Hutcherson, to his enormous credit, addressed all of this in a new GQ interview with the exact energy of someone who knew this would happen and hates that it happened anyway.

“I got some heat because I did a photo shoot with Jordan, and Jordan asked me something about being a [Taylor Swift fan], and I was like, ‘Oh no, I’m definitely not a Swiftie,'” he recounted. “All of a sudden, it garnered this, ‘F–k him! He’s a monster! Destroy him! He’s short! He hates her because he’s short!’
For the record: he is five feet five. And no, the height thing did not come from Hutcherson. That was a gift from the internet.
His actual position on Taylor Swift? Perfectly reasonable and not remotely controversial in any universe outside of extremely online stan culture. “I think she’s great,” he said. “Her music is not my kind of music.”
That’s it. That’s the whole crime. He doesn’t hate her. He just doesn’t stream The Tortured Poets Department on his morning run. Call the authorities.

Hutcherson clarified he “meant it as neither judgment nor critique.” Which, if you watch the original clip, is pretty obvious — the man was playing a low-stakes press junket game, not drafting a diss track.
The backlash, however, was not entirely one-sided. A significant portion of the internet came to Hutcherson’s defense. One X user wrote, “Was so scared when I saw Josh Hutcherson was ‘canceled’ just to find out it’s because he said he doesn’t like Taylor Swift. Good Lord, you people are ridiculous,” racking up over 20,000 likes in a day. Another post garnered more than 35,000 likes with the note, “Imagine bullying a man just because he said his opinion. Y’all stink, go out, shower, do something useful with your lives.”
The whole saga only reinforced what Hutcherson has long believed about the internet: it’s not worth it. “That is why I don’t want to be online,” he said plainly.

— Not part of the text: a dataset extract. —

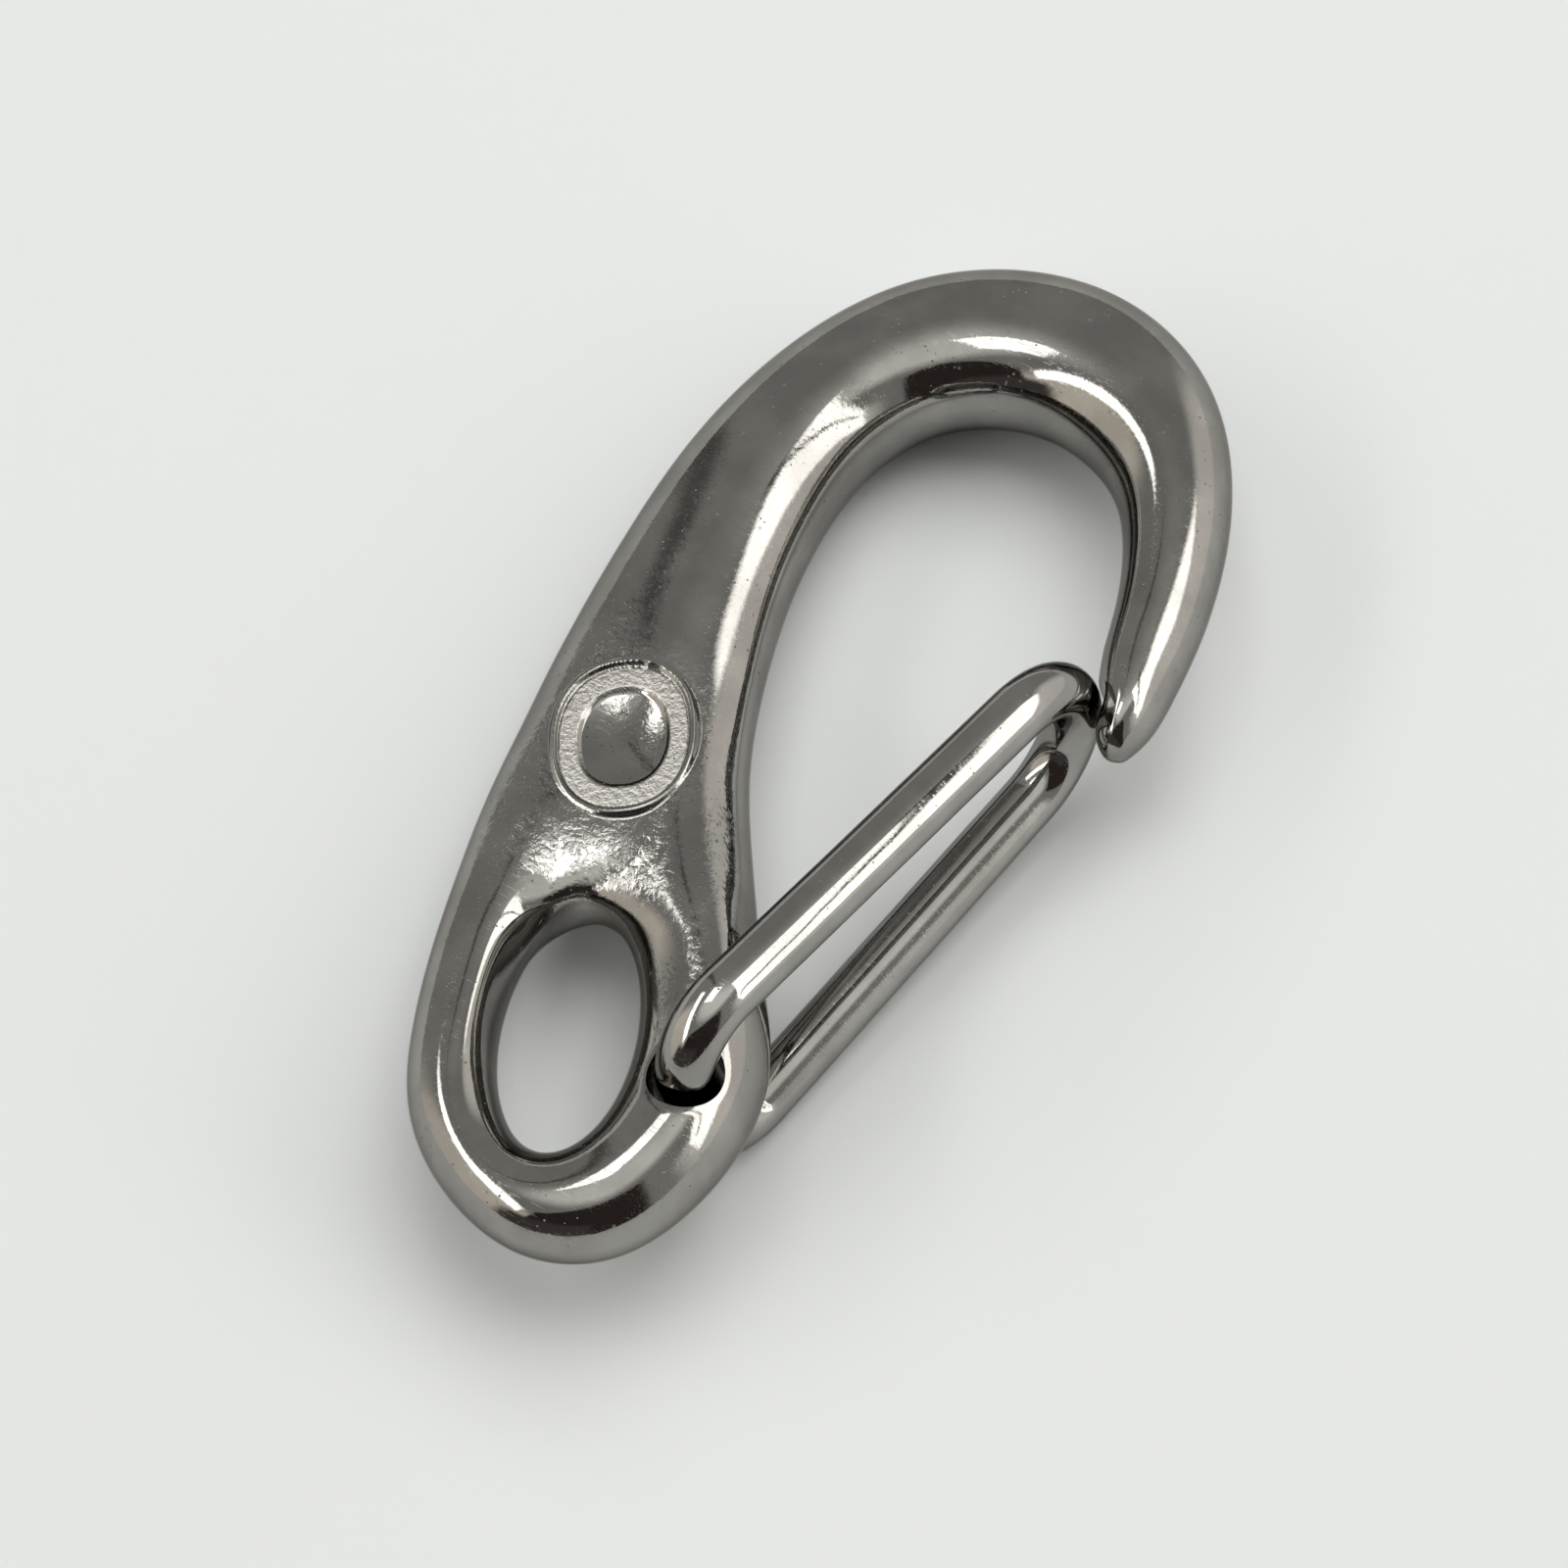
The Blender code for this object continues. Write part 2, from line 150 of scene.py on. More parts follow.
# Where finer faces are wanted: from outside the pad's outline to inside it, and round the dish's edge
FINE_OUT, FINE_IN, FINE_MARK = 0.5, 0.95, 0.09
# Pads are looked for over this height, and no further out than this, in mm
PAD_ABOVE, PAD_AWAY = 1.0, 2.5
# How the body rolls in at the bore's mouth, and blends round the gate's seat
MOUTH_DROP, MOUTH_REACH, SEAT_BLEND = 0.08, 0.35, 0.2
# Unevenness left by hand polishing: long and short waves (mm), and their heights on the two pieces
WAVE_LONG, WAVE_SHORT = 5.5, 1.6
BODY_WAVES = (0.012, 0.003)
GATE_WAVES = (0.010, 0.004)


# ---------------------------------------------------------------- where the hook lies

def rest_matrix(joint):
    """Design axes to the frame, from the gate's joint: its axis is the design z axis."""
    x, y, z = joint["axis"]
    roll, pitch = math.asin(-x), math.atan2(-y, z)
    turn = Matrix.Rotation(pitch, 4, "X") @ Matrix.Rotation(-roll, 4, "Y")
    shift = Vector(joint["pos_m"]) - turn @ (Vector((*PIVOT, 0.0)) * MM)
    return Matrix.Translation(shift) @ turn


# ---------------------------------------------------------------- body

def turned(x, y, degrees):
    a = math.radians(degrees)
    return x * math.cos(a) - y * math.sin(a), x * math.sin(a) + y * math.cos(a)


def bar_section(row):
    """Nine points across the upper half of one cross-section, outer edge to inner edge."""
    (ox, oy), (ix, iy), half, lean = row
    points = []
    for k in range(9):
        t = ROUND_ACROSS[k] * (1 - lean) + LEAN_ACROSS[k] * lean
        h = ROUND_HEIGHT[k] * (1 - lean) + LEAN_HEIGHT[k] * lean
        points.append((ox + (ix - ox) * t, oy + (iy - oy) * t, half * h))
    return points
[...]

Since I Love LA wrapped its press tour, Hutcherson has returned to his offline ways. “I don’t need that energy,” he told GQ. “It’s counterintuitive to my job, because if people know you more, you can’t disappear into characters. They see you as, ‘Oh, that’s Josh.’ You know what I mean? So, if you’re a f–king meme, people know you for the meme.”
Which is genuinely a thoughtful, considered take on celebrity culture — and probably the most coherent argument for staying off social media that any actor has made in years. But of course, trying to make that point required him to briefly go back online to do press. And then the Swifties found him. And now we’re here.
Hutcherson is currently appearing in the HBO comedy I Love LA, which has already been renewed for a second season, and is expected to reprise the role of Peeta Mellark in the upcoming Hunger Games prequel Sunrise on the Reaping, alongside Jennifer Lawrence.
So “Tayvoodoo” doesn’t seem to be working out too well. Just saying.